# Converting Baron Rollerball to Fountain Nib



## abearpens (Jun 8, 2011)

I am looking for different options when someone wants to buy a rollerball I have already made and convert it to a fountain pen, short of robbing a nib from one of my baron fountain kits. Nibs from some sites say Baron replacement but are not the correct size.

Thanks Joe


----------



## edman2 (Jun 8, 2011)

Joe, I generally just rob a fountain pen kit and then put the rollerball parts into that kit and have a new rb kit.  I adjust the price of the pen to compensate.


----------



## Jerryconn (Jun 8, 2011)

You can also order replacement nibs/front sections from AZ and swap them out with the roller-ball parts.


----------



## Russianwolf (Jun 8, 2011)

Jerryconn said:


> You can also order replacement nibs/front sections from AZ and swap them out with the roller-ball parts.

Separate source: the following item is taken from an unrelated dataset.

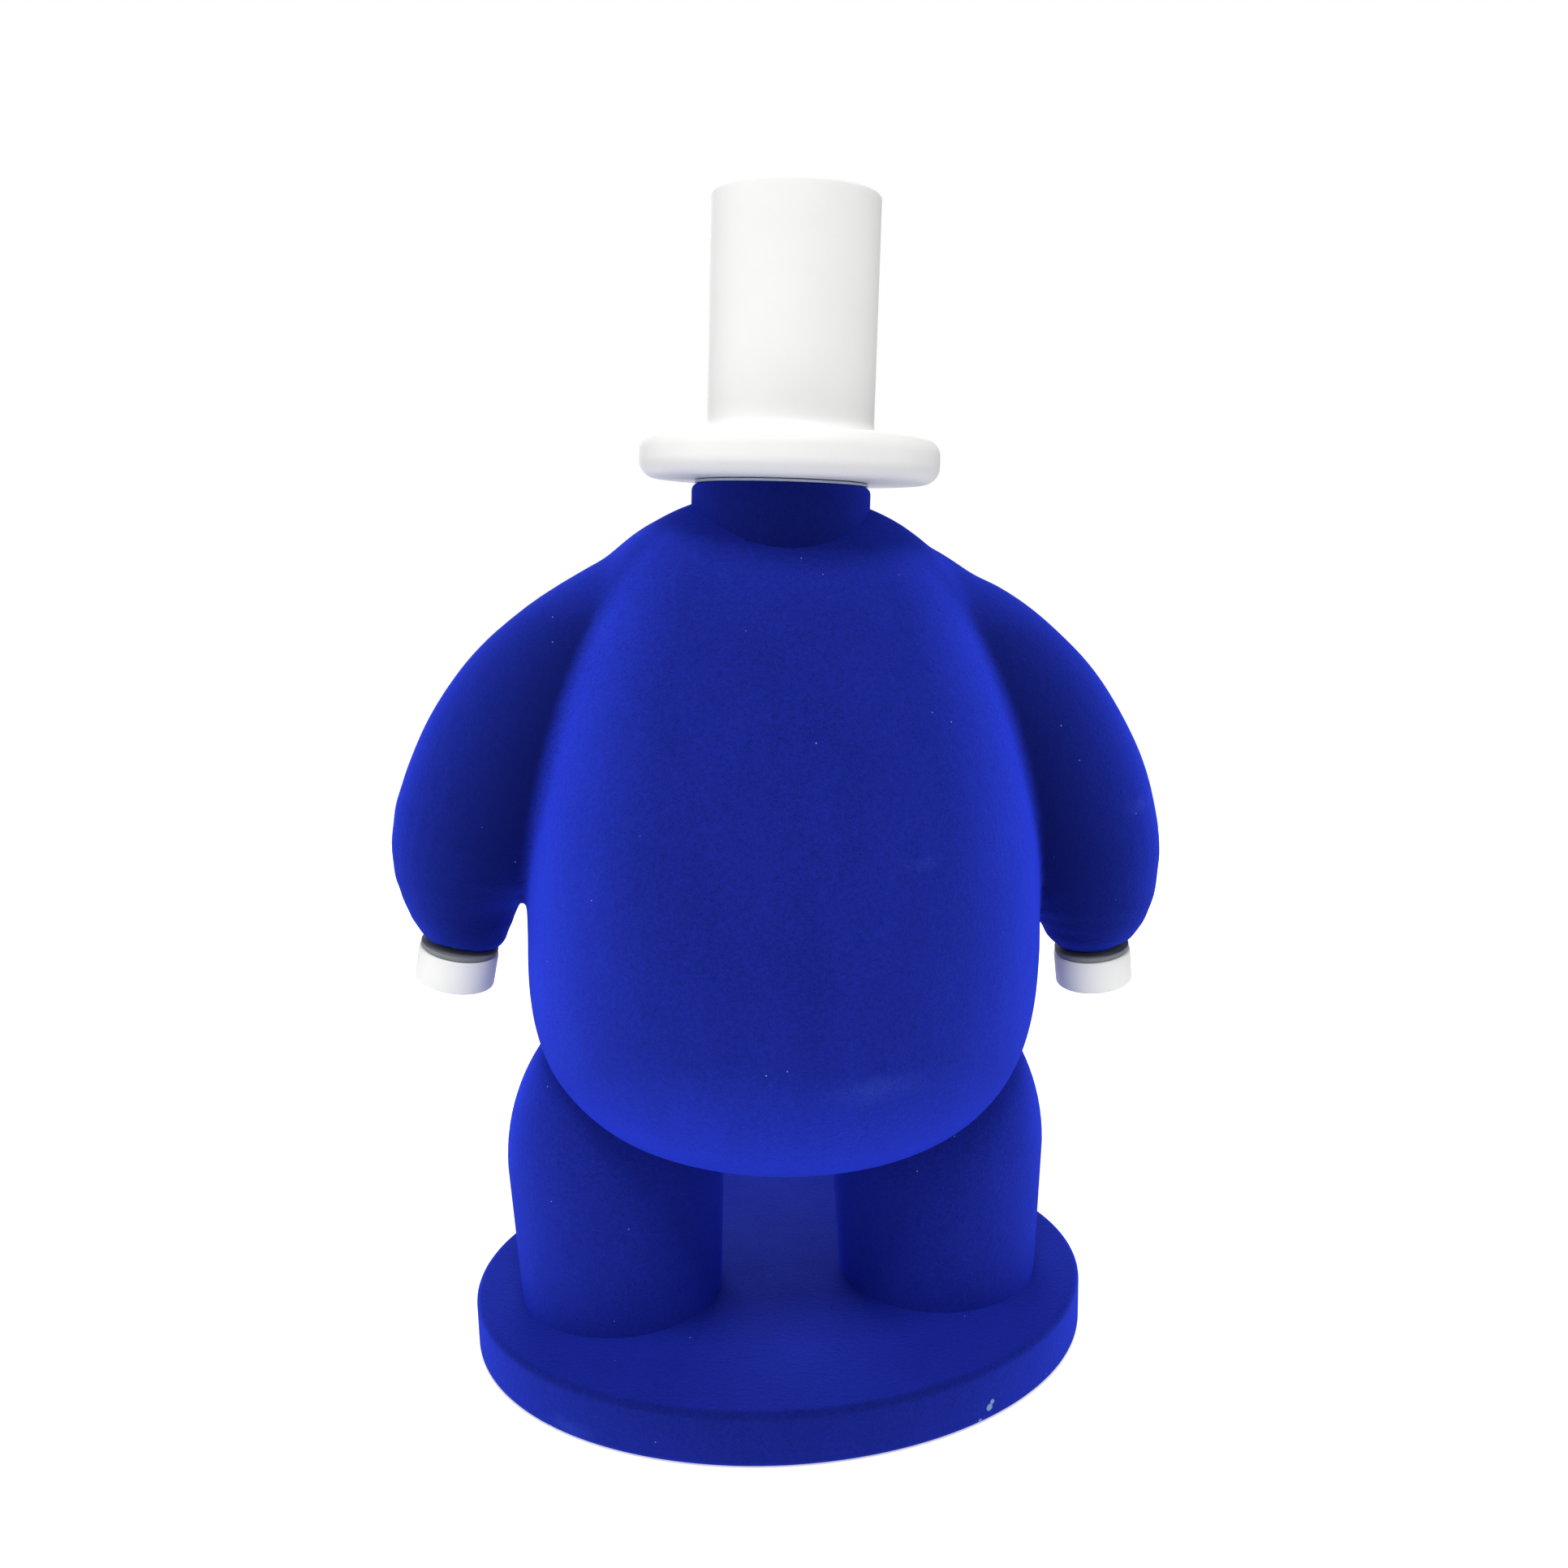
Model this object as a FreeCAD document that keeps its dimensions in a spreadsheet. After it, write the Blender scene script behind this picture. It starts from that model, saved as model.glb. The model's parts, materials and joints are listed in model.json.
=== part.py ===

Actually, the front grips (metal parts) are completely different between the two kits. I'm not aware of anywhere that has the metal grip available without purchasing the entire kit, so the only way it to swap from one kit to another. Just don't forget to swap the spring along with the other parts.


CSUSA used to offer some front sections complete with grip (brass with black enamel), feed and nib that worked as a swap. But they stopped selling those and now only offer the nib itself.

AZ offers the feed and nib for the baron, but not the metal grip that matches it.


----------